Systematic reviews with AIPRA

A chapter-by-chapter guide to conducting a systematic review and how AIPRA supports each stage.

Chapter 2 of 8

Research question

Why the research question comes first

The AIPRA workflow begins with formulating the research question: the step where you, as the domain expert, define what the systematic process is meant to answer. A strong question is specific, answerable, and scoped tightly enough to drive search, screening, and synthesis.

In practice, that means anchoring the question in a recognized framework. For quantitative, clinical reviews, PICO (Population, Intervention, Comparison, Outcome) is the usual standard. Other common frameworks include SPIDER (qualitative and mixed methods), PEO (exposure and experiences), and SPICE (social sciences). Each framework helps you define scope, search terms, and later inclusion criteria in a structured way.

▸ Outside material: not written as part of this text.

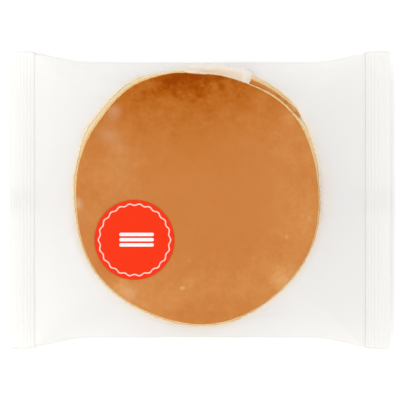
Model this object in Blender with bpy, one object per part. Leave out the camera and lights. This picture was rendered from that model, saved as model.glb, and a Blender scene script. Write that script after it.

AIPRA takes the idea you write in plain language and helps formulate a research question aligned with one of these frameworks, chosen to fit your field and review type.

Building your team

Several stages of a systematic review are designed for independent assessment by more than one reviewer, with a third person to resolve disagreements. For a conventional, high-quality systematic review, teams often plan for at least three people with relevant expertise.

Screening is a typical example: two reviewers each assess records independently; when they disagree on including or excluding an article, a third reviewer adjudicates. Data extraction from full text often follows the same pattern—parallel extraction and conflict resolution—so conclusions stay traceable and defensible.

AIPRA supports this by letting you invite collaborators by email or by sharing an invitation link, so reviewers can join the project with clear roles.

AIPRA interface for inviting team members to a project
Inviting collaborators by email or link in AIPRA.

Rapid reviews: When screening and extraction are carried out by a single expert, the work is often described as a rapid review. That approach can be appropriate for time-critical decisions, but it is generally considered less methodologically rigorous than independent dual review with adjudication.